◆ **What is expected**: Count the lines containing "part" in the entries underneath, and state that count without anything else.

◆ **Data in this exercise**:
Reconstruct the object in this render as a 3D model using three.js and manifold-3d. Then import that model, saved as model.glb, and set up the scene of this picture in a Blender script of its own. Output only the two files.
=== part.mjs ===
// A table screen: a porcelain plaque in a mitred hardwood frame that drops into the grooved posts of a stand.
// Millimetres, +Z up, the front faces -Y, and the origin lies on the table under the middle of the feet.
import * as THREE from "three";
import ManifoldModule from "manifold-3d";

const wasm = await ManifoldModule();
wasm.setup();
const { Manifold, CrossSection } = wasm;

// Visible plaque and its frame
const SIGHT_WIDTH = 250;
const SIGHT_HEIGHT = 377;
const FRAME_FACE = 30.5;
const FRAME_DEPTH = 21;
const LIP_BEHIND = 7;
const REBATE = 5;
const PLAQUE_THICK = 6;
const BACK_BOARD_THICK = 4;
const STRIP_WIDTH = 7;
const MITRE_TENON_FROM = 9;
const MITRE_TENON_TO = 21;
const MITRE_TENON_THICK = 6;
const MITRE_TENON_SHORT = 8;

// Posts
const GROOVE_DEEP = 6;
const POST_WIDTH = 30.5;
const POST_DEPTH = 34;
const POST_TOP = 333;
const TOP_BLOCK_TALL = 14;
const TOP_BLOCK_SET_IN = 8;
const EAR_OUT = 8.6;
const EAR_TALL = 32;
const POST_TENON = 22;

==

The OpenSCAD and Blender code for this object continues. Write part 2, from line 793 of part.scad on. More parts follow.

◆ **Full solution**: 2